- Directed by: Espen Eckbo Henrik Elvestad Mathis Fürst
- Written by: Espen Eckbo Henrik Elvestad
- Produced by: Stein-Roger Bull
- Starring: Espen Eckbo Øyvind Thoen
- Cinematography: Marius Johansen Hansen
- Edited by: Terje Oegema Ruchir Tewari
- Music by: Jens Thoresen
- Release date: 1 December 2000;
- Running time: 95 minutes
- Country: Norway
- Language: Norwegian

= Get Ready to Be Boyzvoiced =

Get Ready to Be Boyzvoiced is a 2000 Norwegian mockumentary about a fictional boy band called Boyzvoice. Outside Norway, it has been screened multiple times on Australian television channel SBS.

==Plot==
The band is a three-piece vocal group dominated by their utterly untalented lead singer "M*Pete". When they are caught lip-synching before the release of their first album, scandal erupts (fed also by their manager's physically assaulting an elderly male and an elderly female member of the Salvation Army and the revelation that M*Pete's 16-year-old girlfriend is actually only 12) and they are dropped by their record company. They consider leaving the music industry, but their manager gets them a sponsorship deal with a Norwegian fish finger manufacturer.

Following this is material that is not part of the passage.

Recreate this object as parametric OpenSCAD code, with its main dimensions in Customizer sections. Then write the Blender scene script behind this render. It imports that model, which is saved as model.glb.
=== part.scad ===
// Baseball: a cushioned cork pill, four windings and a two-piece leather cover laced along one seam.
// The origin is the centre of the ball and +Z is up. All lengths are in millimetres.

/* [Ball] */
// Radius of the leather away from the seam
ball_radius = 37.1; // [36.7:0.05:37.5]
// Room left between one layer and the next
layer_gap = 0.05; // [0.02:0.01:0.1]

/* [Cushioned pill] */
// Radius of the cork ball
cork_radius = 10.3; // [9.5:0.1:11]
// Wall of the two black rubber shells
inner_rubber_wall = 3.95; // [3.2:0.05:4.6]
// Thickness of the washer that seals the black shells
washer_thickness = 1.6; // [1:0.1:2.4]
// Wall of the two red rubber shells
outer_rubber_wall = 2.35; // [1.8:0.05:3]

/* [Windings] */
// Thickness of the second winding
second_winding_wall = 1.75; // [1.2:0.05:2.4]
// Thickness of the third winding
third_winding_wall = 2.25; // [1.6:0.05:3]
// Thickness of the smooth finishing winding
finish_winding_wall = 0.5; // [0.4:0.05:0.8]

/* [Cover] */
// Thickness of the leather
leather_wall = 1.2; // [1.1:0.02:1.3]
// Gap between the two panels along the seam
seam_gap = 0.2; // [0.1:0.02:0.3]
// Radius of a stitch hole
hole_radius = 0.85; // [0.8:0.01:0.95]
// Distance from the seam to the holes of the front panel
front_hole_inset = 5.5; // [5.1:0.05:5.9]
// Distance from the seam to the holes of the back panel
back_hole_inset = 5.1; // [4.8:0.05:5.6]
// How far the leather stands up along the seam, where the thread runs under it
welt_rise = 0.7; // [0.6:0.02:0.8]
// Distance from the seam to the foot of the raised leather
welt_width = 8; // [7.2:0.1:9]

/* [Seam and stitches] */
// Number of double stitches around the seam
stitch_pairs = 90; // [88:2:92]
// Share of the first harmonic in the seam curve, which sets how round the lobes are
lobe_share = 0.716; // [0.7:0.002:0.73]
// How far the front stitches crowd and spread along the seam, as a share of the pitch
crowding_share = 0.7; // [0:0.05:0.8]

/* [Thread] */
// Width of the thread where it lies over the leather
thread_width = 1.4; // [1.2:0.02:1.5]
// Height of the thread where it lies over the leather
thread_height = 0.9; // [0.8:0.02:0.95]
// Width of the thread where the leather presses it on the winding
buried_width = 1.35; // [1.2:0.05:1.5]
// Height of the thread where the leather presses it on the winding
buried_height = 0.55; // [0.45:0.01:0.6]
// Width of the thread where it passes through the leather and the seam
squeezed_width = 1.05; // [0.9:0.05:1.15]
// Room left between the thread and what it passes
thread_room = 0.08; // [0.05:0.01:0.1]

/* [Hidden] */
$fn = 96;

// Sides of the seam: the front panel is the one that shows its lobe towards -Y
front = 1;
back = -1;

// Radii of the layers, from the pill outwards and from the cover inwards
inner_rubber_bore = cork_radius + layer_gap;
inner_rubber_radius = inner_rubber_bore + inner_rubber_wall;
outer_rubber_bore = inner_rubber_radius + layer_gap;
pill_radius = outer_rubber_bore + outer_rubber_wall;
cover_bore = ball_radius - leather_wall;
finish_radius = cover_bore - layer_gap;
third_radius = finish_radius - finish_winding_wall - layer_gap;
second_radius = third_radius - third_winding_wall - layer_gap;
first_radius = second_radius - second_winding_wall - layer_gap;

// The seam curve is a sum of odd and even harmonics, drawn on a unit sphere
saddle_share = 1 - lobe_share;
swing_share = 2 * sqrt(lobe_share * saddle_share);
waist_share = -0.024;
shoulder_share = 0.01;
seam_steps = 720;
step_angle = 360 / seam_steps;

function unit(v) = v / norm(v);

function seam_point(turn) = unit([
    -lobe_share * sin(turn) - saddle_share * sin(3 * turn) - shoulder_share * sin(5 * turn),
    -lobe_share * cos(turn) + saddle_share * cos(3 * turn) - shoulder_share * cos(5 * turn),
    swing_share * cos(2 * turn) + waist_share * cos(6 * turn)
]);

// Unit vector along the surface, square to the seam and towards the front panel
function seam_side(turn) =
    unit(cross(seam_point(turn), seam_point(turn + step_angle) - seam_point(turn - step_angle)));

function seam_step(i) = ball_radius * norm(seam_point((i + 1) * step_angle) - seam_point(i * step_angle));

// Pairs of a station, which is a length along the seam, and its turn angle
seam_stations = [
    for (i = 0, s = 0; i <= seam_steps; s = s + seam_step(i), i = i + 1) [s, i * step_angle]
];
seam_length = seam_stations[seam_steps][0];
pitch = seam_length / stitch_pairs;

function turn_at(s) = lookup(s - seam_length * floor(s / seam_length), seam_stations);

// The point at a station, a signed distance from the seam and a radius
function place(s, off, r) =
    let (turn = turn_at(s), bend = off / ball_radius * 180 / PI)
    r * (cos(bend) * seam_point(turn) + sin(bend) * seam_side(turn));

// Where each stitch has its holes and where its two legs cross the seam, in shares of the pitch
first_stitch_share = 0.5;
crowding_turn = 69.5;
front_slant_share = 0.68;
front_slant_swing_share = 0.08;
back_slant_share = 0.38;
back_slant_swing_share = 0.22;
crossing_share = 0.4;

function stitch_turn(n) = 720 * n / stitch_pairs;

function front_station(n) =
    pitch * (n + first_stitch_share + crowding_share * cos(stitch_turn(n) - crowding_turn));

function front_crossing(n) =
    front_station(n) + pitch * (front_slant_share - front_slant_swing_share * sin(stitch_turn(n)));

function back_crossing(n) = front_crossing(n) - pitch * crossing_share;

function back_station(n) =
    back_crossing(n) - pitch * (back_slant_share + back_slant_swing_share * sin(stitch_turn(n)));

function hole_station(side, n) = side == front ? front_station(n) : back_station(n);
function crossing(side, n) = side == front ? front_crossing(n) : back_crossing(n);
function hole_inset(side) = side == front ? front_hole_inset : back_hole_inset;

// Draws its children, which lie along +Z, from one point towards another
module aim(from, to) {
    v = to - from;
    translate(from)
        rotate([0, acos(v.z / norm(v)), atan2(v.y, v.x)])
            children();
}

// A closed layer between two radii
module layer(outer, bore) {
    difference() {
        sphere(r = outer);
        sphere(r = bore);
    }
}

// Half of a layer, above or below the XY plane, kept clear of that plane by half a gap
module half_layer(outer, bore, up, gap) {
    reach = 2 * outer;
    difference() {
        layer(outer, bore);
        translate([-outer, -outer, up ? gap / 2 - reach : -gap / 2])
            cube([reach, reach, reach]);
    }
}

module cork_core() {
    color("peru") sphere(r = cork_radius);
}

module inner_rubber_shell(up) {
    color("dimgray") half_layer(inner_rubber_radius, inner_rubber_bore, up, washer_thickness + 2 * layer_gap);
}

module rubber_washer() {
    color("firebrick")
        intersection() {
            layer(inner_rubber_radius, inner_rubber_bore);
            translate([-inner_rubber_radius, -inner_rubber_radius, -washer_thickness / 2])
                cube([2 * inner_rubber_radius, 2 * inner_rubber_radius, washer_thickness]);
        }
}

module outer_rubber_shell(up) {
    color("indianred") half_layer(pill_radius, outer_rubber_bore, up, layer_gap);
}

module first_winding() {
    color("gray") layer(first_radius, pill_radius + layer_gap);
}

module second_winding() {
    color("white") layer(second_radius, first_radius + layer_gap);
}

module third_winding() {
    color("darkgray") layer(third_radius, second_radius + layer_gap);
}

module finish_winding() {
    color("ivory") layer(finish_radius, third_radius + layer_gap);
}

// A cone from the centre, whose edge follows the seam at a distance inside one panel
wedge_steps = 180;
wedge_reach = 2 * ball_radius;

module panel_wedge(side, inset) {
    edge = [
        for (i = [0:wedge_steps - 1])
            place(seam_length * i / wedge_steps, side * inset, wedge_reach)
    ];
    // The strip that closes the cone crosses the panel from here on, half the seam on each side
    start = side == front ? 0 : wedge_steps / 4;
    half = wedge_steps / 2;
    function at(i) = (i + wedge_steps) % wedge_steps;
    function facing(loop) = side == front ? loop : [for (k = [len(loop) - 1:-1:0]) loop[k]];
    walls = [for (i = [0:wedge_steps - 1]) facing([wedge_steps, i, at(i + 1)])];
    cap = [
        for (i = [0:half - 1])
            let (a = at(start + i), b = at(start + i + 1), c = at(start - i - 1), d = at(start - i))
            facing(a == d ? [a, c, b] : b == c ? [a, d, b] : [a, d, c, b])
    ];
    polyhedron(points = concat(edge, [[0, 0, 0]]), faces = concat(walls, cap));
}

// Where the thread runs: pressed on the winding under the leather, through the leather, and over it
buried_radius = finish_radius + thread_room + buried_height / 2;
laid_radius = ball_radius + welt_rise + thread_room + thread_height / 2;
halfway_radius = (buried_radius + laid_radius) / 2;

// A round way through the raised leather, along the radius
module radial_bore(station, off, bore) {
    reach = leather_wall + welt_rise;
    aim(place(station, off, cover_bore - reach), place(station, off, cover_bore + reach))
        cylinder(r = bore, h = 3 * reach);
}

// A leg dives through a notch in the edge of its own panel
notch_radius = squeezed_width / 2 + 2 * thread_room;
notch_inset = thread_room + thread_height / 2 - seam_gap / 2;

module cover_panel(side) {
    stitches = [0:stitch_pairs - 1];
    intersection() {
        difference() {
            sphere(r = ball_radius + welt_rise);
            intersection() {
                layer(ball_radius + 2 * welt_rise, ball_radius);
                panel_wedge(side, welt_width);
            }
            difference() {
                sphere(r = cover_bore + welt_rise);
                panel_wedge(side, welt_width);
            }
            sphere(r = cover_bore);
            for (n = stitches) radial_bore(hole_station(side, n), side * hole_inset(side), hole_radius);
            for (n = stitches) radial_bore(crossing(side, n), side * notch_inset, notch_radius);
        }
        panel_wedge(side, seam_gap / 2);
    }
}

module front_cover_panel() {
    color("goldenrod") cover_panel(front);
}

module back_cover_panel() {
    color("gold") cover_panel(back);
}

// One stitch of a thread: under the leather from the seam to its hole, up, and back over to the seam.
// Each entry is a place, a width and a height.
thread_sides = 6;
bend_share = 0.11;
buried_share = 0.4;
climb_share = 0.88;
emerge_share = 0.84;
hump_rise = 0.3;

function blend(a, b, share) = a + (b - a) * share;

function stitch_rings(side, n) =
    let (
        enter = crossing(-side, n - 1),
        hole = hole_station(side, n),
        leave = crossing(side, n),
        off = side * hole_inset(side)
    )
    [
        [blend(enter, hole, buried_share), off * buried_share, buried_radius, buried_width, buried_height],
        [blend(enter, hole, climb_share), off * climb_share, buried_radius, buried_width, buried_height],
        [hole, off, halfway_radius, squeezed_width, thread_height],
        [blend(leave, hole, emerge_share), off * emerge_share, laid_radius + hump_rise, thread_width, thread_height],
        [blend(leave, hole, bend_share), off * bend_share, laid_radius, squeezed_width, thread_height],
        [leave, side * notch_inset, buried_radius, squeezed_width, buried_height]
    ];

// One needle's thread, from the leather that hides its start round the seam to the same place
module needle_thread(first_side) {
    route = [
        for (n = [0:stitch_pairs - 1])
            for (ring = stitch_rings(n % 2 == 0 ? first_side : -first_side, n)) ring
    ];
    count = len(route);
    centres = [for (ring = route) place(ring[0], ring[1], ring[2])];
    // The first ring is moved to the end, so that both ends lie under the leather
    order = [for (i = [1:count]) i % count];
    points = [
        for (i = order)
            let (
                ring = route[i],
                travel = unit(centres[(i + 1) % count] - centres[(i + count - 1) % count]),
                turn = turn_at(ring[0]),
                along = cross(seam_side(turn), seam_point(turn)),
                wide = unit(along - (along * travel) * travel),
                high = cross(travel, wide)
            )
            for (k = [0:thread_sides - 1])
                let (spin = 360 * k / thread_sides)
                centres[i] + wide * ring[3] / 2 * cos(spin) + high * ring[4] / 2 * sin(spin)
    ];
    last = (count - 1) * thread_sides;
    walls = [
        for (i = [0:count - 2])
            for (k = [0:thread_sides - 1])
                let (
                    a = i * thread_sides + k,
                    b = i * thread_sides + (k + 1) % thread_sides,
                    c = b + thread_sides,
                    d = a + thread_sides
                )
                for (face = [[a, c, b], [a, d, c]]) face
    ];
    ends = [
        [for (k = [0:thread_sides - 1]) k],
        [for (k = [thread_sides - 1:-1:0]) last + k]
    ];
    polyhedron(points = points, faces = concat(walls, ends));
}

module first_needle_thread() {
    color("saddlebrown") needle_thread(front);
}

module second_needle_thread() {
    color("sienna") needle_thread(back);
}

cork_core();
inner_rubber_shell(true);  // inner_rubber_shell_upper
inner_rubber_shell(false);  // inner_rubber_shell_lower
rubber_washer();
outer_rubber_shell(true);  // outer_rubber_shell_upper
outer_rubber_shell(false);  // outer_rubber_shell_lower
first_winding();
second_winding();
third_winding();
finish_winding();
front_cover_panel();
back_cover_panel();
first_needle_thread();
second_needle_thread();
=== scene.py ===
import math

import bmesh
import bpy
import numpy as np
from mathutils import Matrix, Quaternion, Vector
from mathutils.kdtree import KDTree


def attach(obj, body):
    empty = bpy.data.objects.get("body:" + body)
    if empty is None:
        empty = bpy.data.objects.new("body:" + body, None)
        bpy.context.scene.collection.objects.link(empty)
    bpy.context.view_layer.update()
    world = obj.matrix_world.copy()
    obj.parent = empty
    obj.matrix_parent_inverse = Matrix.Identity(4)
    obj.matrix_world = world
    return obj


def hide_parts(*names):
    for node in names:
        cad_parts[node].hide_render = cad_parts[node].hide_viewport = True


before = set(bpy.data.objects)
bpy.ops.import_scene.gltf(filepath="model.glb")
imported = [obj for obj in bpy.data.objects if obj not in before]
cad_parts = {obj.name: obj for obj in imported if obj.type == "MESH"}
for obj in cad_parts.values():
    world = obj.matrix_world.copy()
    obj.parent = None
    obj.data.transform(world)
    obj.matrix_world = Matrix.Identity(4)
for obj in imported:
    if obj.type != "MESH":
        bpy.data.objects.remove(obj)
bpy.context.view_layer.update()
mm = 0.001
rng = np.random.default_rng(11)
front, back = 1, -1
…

Ultimately they bounce back to fame after an appearance at the HitAwards Norwegian music awards show.

==Cast==
- Espen Eckbo as M'Pete, Ove, Waldemar, Web Designer, Radio DJ, Security Guard
- Øyvind Thoen as Hot Tub
- Kaare Daniel Steen as Roar
- Henrik Elvestad as Manager Timothy Dahle
- Linn Skåber as Wenche Pettersen (Public Relations Manager)
- Atle Antonsen as Titano Music Festival Arranger
- Jon Øigarden as Concert Arranger Sverre Bratsberg
- Trond-Viggo Torgersen as Producer Jens Ovesen
- Jorunn Kjellsby as Ingrid Lund-Bergseter (the boys' mum)
- Harald Brenna as Alf Lund-Bergseter (the boys' dad)
- Ida Thorkildsen Valvik as Stine (M'Pete's girlfriend)
- Bernhard Arnø as Choreographer Stian Mørdre
- Nikis Theophilakis as Lars Erik Martinsen (of Frionor Seafoods)
- Tony Totino as Brian Kauffman (Head of record company)
- Trond Høvik as Salvation Army Officer
- Eivind Sander as Se & Hør Journalist
- Thorkil Johan Aschehoug as Vocal coach
- Arild Svensgam as Head of removals firm where M'Pete and Hot Tub work
- Bodil Lahelle as Lady of the Salvation Army
- Espen Søland as Vocal Analyst
- Heine Totland as himself
- Peter Singsaas as himself
- Espen Lind as himself
- Morten Abel as himself
- Christian Ingebrigtsen as himself
- Ben Adams as himself
- Paul Marazzi as himself
- Mark Read as himself
- Dorthe Skappel as herself
- Per Kristian Indrehus as himself
- Ingrid Boon Ulfsby as M'Pete's Cousin in "Cousin" video

==Production==
Although the actors portraying band members pretend to be utterly talentless and unable to get one single note right in the film, all Boyzvoices vocals were in reality performed by actor Øyvind Thoen (Hot Tub), and, on occasion, actor Espen Eckbo (M'Pete).